Baugh's conviction and his eloquence have attracted national attention and acclaim in some quarters. Harvard law professor Alan Dershowitz, writing recently in Penthouse magazine, cited Baugh as an exemplar of principled defense of free expression: "The best test of whether a claimed believer in the First Amendment is a true believer is to have him or her defend a genre of speech that is completely antithetical to his or her interests or emotions." Thus, concludes Dershowitz, Baugh deserves "a place of honor in the pantheon of free speech heroes." In a National Public Radio segment last fall, weekend host Scott Simon asked rhetorically, "Why is [Baugh] defending a man who, if his views prevailed, would persecute Mr. Baugh for the color of his skin?" The answer, Simon suggested, lay in Baugh's singular and laudable commitment to principle, exemplified by his willingness to take on so hateful and controversial a cause as the defense of Barry Black.
If the two cases differ in the value to African Americans of the specific free speech claim, the outcome may also differ. Michael Lowe eventually prevailed, with Anthony Griffin's aid and counsel, when the Texas Supreme Court set aside the contempt conviction. The outcome of Barry Black's case is far less certain and will probably require months of protracted litigation in Virginia courts. The First Amendment claims, despite David Baugh's eloquence and the support of the Virginia Civil Liberties Union and other groups, did not fare well in the first round. Cross burners are never very popular, and state governments that wish to protect victimized groups from harassment and intimidation in such forms usually receive substantial deference. Virginia's high court has not spoken on these issues, though other courts have sustained cross-burning laws of a similar sort against First Amendment challenge. Yet Barry Black must realize that he has the best possible legal defense, whatever the merits or likely success of the claims to be made in his behalf.
Such heroes as Anthony Griffin and David Baugh are remarkably-and regrettably-few.
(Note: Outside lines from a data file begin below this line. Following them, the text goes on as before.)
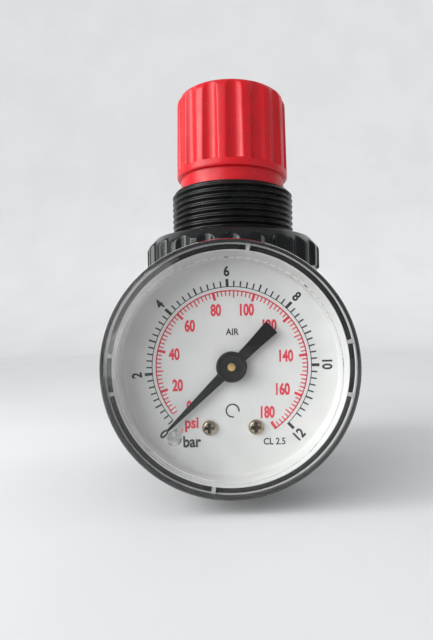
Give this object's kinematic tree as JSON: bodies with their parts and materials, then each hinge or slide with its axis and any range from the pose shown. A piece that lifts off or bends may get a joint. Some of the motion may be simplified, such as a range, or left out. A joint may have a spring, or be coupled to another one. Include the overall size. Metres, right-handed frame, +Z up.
{
  "type": "air pressure regulator",
  "caption": "Compact air pressure regulator: fluted push-lock knob, threaded bonnet with panel ring nut, side ports and a round dial gauge on the front.",
  "frame": {"origin": "on the knob's axis, in the flat bottom face of the bottom plug", "axes": "+Z up along the knob's axis, -Y out through the gauge, +X out of the outlet port"},
  "size_m": [0.05, 0.0677, 0.0972],
  "materials": {
    "die_cast_black": "satin black paint on a zinc die casting",
    "bonnet_nylon": "black moulded nylon, fine mould texture",
    "nut_nylon": "glossy black moulded nylon",
    "knob_red": "red moulded plastic, soft sheen",
    "zinc_steel": "zinc plated",
    "spring_steel": "drawn spring wire",
    "rubber_black": "matt",
    "seal_white": "white sealing washer",
    "seat_acetal": "moulded acetal",
    "brass": "turned",
    "bronze": "drawn bronze",
    "case_black": "black moulded case",
    "nickel_screw": "nickel plated",
    "lens_clear": "clear moulded lens",
    "dial_white": "white printed sheet",
    "pointer_black": "matt black"
  },
  "bodies": {
    "regulator": {"body": "die_cast_black", "bottom_plug": "die_cast_black", "plug_ring": "rubber_black", "valve_seat": "brass", "valve_spring": "spring_steel", "stem_ring": "rubber_black", "diaphragm": "rubber_black", "bonnet": "bonnet_nylon", "range_spring": "spring_steel", "rear_plug": "brass", "rear_seal": "seal_white", "gauge_socket": "brass", "gauge_seal": "seal_white", "gauge_case": "case_black", "case_screw_left": "nickel_screw", "case_screw_right": "nickel_screw", "gauge_lens": "lens_clear", "dial": "dial_white", "dial_screw_left": "nickel_screw", "dial_screw_right": "nickel_screw", "movement_back": "brass", "movement_front": "brass", "pressure_tube": "bronze", "tube_tip": "brass", "hairspring": "bronze"},
    "knob": {"knob": "knob_red"},
    "adjusting_screw": {"adjusting_screw": "zinc_steel", "screw_clip": "zinc_steel"},
    "spring_seat": {"spring_seat": "seat_acetal"},
    "panel_nut": {"panel_nut": "nut_nylon"},
    "diaphragm_stack": {"diaphragm_hub": "brass", "diaphragm_plate": "zinc_steel", "hub_nut": "zinc_steel"},
    "valve": {"valve_poppet": "brass", "valve_disc": "rubber_black"},
    "pointer": {"pointer": "pointer_black", "pointer_arbor": "brass"},
    "sector": {"sector_gear": "brass"},
    "link": {"sector_link": "brass"}
  },
  "joints": [
    {"name": "knob_turn", "type": "hinge", "parent": "regulator", "child": "adjusting_screw", "pos_m": [0, 0, 0.066], "axis": [0, 0, 1], "range_deg": [-2160, 0]},
    {"name": "knob_lock", "type": "slide", "parent": "adjusting_screw", "child": "knob", "axis": [0, 0, 1], "range_m": [-0.0025, 0]},
    {"name": "seat_travel", "type": "slide", "parent": "regulator", "child": "spring_seat", "axis": [0, 0, 1], "range_m": [-0.006, 0], "deforming": ["range_spring"]},
    {"name": "nut_travel", "type": "slide", "parent": "regulator", "child": "panel_nut", "axis": [0, 0, 1], "range_m": [-0.002, 0.011]},
    {"name": "diaphragm_travel", "type": "slide", "parent": "regulator", "child": "diaphragm_stack", "axis": [0, 0, 1], "range_m": [-0.0009, 0], "stiffness_N_per_m": 800, "springref_m": 0.002, "deforming": ["diaphragm"]},
    {"name": "valve_lift", "type": "slide", "parent": "regulator", "child": "valve", "axis": [0, 0, 1], "range_m": [-0.0009, 0], "stiffness_N_per_m": 800, "springref_m": 0.002, "deforming": ["valve_spring"]},
    {"name": "pointer_turn", "type": "hinge", "parent": "regulator", "child": "pointer", "pos_m": [0, -0.0345, 0.028], "axis": [0, 1, 0], "range_deg": [0, 270], "stiffness_Nm_per_rad": 0.0001, "springref_deg": -28.65, "deforming": ["pressure_tube", "tube_tip", "hairspring"]},
    {"name": "sector_turn", "type": "hinge", "parent": "regulator", "child": "sector", "pos_m": [0, -0.0289, 0.0175], "axis": [0, 1, 0], "range_deg": [-45, 0]},
    {"name": "link_turn", "type": "hinge", "parent": "sector", "child": "link", "pos_m": [0.002, -0.0282, 0.0159], "axis": [0, 1, 0], "range_deg": [0, 45]}
  ],
  "couplings": [
    {"joint": "seat_travel", "follows": "knob_turn", "m_per_rad": 0.00015915},
    {"joint": "valve_lift", "follows": "diaphragm_travel", "ratio": 1},
    {"joint": "sector_turn", "follows": "pointer_turn", "ratio": -0.16667},
    {"joint": "link_turn", "follows": "pointer_turn", "ratio": 0.16667}
  ]
}
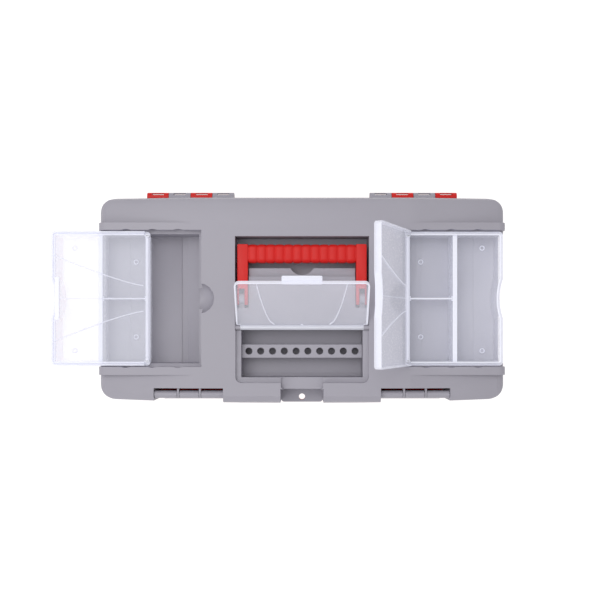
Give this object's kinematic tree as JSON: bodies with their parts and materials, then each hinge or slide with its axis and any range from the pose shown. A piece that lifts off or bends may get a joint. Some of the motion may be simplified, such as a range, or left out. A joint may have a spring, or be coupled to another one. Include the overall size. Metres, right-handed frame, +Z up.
{
  "type": "toolbox with tray",
  "caption": "Plastic toolbox with lift-out tray, hinged lid with slide-out lidded organisers, carry handle, clear-covered bit bay and front latches.",
  "frame": {"origin": "centre of the case's flat underside", "axes": "+X along the box to its right, +Y to the hinges at the back, +Z up; the latches face -Y"},
  "size_m": [0.4625, 0.223, 0.2882],
  "materials": {
    "grey": "fine moulded texture, satin",
    "red": "moulded, satin",
    "frosted": "see-through frosted polypropylene",
    "tray": "fine moulded texture, matt",
    "pin": "drawn wire"
  },
  "bodies": {
    "case": {"case_body": "red", "hinge_pin_left": "pin", "hinge_pin_right": "pin"},
    "tray": {"tray": "tray", "tray_spine": "tray"},
    "lid": {"lid_shell": "grey", "bit_rack": "grey", "latch_pin_left": "pin", "latch_pin_right": "pin", "handle_pin_left": "pin", "handle_pin_right": "pin"},
    "latch_left": {"latch_left": "grey"},
    "latch_right": {"latch_right": "grey"},
    "handle": {"carry_handle": "red"},
    "cover": {"centre_cover": "frosted", "cover_hinge_rod": "pin"},
    "organiser_left": {"organiser_box_left": "frosted", "organiser_divider_left": "frosted"},
    "organiser_right": {"organiser_box_right": "frosted", "organiser_divider_right": "frosted"},
    "organiser_lid_left": {"organiser_lid_left": "frosted"},
    "organiser_lid_right": {"organiser_lid_right": "frosted"}
  },
  "joints": [
    {"name": "lid_hinge", "type": "hinge", "parent": "case", "child": "lid", "pos_m": [0, 0.1112, 0.152], "axis": [-1, 0, 0], "range_deg": [0, 105]},
    {"name": "tray_lift", "type": "slide", "parent": "case", "child": "tray", "axis": [0, 0, 1], "range_m": [0, 0.008]},
    {"name": "latch_left_hinge", "type": "hinge", "parent": "lid", "child": "latch_left", "pos_m": [-0.1155, -0.0961, 0.191], "axis": [-1, 0, 0], "range_deg": [-4, 110]},
    {"name": "latch_right_hinge", "type": "hinge", "parent": "lid", "child": "latch_right", "pos_m": [0.1155, -0.0961, 0.191], "axis": [-1, 0, 0], "range_deg": [-4, 110]},
    {"name": "handle_hinge", "type": "hinge", "parent": "lid", "child": "handle", "pos_m": [0, 0.0015, 0.1905], "axis": [1, 0, 0], "range_deg": [0, 90]},
    {"name": "cover_hinge", "type": "hinge", "parent": "lid", "child": "cover", "pos_m": [0, -0.0279, 0.197], "axis": [-1, 0, 0], "range_deg": [-143, 0]},
    {"name": "organiser_left_slide", "type": "slide", "parent": "lid", "child": "organiser_left", "axis": [-1, 0, 0], "range_m": [-0.0495, 0.053]},
    {"name": "organiser_right_slide", "type": "slide", "parent": "lid", "child": "organiser_right", "axis": [1, 0, 0], "range_m": [0, 0.1025]},
    {"name": "organiser_lid_left_hinge", "type": "hinge", "parent": "organiser_left", "child": "organiser_lid_left", "pos_m": [-0.1571, 0.0017, 0.1968], "axis": [0, 1, 0], "range_deg": [0, 114]},
    {"name": "organiser_lid_right_hinge", "type": "hinge", "parent": "organiser_right", "child": "organiser_lid_right", "pos_m": [0.1076, 0.0017, 0.1968], "axis": [0, -1, 0], "range_deg": [-114, 0]}
  ],
  "couplings": [
    {"joint": "cover_hinge", "follows": "handle_hinge", "ratio": -1.5889}
  ]
}
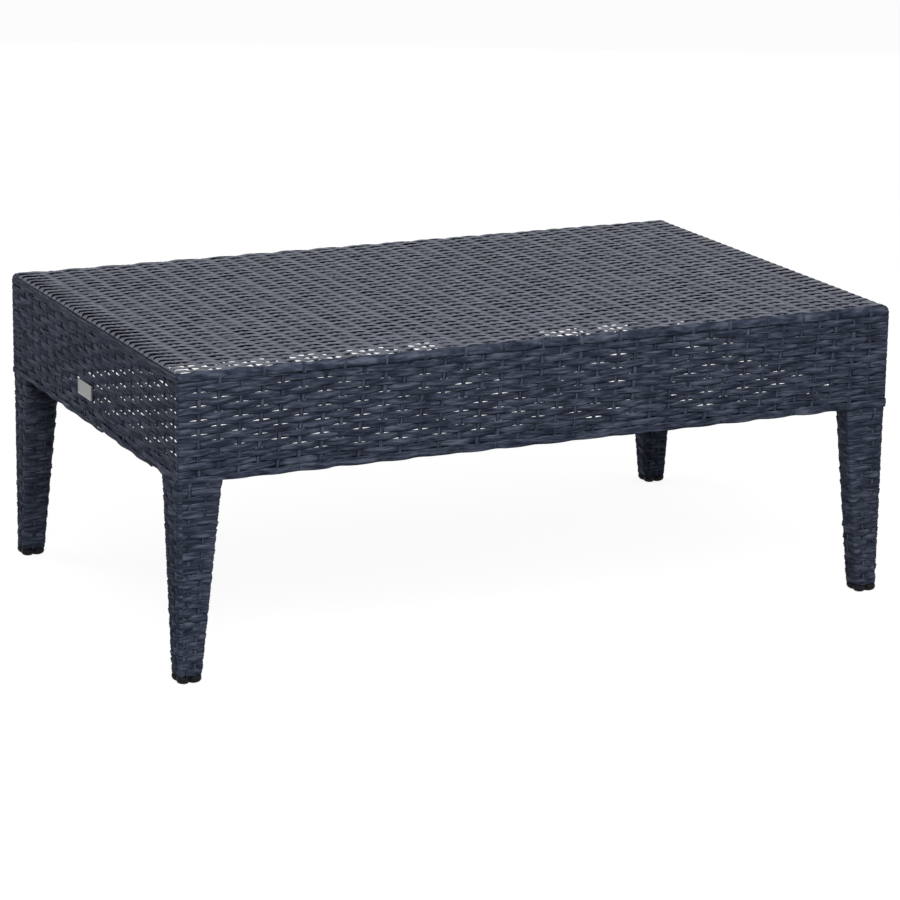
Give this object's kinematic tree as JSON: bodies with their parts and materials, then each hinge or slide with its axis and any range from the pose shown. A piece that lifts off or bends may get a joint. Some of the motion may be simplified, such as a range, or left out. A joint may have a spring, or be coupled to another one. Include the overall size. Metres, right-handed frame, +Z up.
{
  "type": "garden coffee table",
  "caption": "Rectangular garden coffee table of moulded wicker-look resin, with deep aprons, an open underside and tapered corner legs on lobed feet.",
  "frame": {"origin": "on the floor under the centre of the table top", "axes": "+X along the length of the top, +Y across it, +Z up; the label plate is on the -X apron"},
  "size_m": [0.97, 0.6, 0.38],
  "materials": {
    "wicker_resin": "moulded resin with a woven relief and fine strand grain, semi-matt",
    "brace_steel": "black powder coat",
    "zinc_steel": "zinc plated",
    "foot_rubber": "matt black rubber",
    "label_metal": "silver, fine brushed, blank"
  },
  "bodies": {
    "root": {"table_top_shell": "wicker_resin", "centre_brace": "brace_steel", "brace_screws": "zinc_steel", "leg_front_left": "wicker_resin", "leg_front_right": "wicker_resin", "leg_back_left": "wicker_resin", "leg_back_right": "wicker_resin", "foot_front_left": "foot_rubber", "foot_front_right": "foot_rubber", "foot_back_left": "foot_rubber", "foot_back_right": "foot_rubber", "leg_bolts_front_left": "zinc_steel", "leg_bolts_front_right": "zinc_steel", "leg_bolts_back_left": "zinc_steel", "leg_bolts_back_right": "zinc_steel", "leg_washers_front_left": "zinc_steel", "leg_washers_front_right": "zinc_steel", "leg_washers_back_left": "zinc_steel", "leg_washers_back_right": "zinc_steel", "leg_nuts_front_left": "zinc_steel", "leg_nuts_front_right": "zinc_steel", "leg_nuts_back_left": "zinc_steel", "leg_nuts_back_right": "zinc_steel", "label_plate": "label_metal", "label_clips": "zinc_steel"}
  },
  "joints": []
}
Their willingness to represent avowed racists entails not only the sacrifice in time and cost that any volunteer civil rights or civil liberties lawyer expects to incur. For them, the costs are far greater in terms very difficult to calculate, and even harder for other lawyers to appreciate. It would be hard for most of us to imagine how we would react if accused of betrayal by our closest friends, colleagues, and neighbors for agreeing to defend the free speech of someone who might use that very freedom to challenge our rights and liberties. But, as both Griffin and Baugh (and many who applaud their courage) recognize, that is how our system works. It is well to recall Griffin's immediate response to the first criticism of his role: "If I don't stand up and defend the Klan's right to free speech, my right to free speech will be gone."
Robert M. O'Neil is director of the Thomas Jefferson Center for the Protection of Free Expression and professor of law at the University of Virginia, where he teaches several courses on First Amendment issues.
As published in Human Rights, Fall 2000, Vol. 27, No. 4, p.14-15.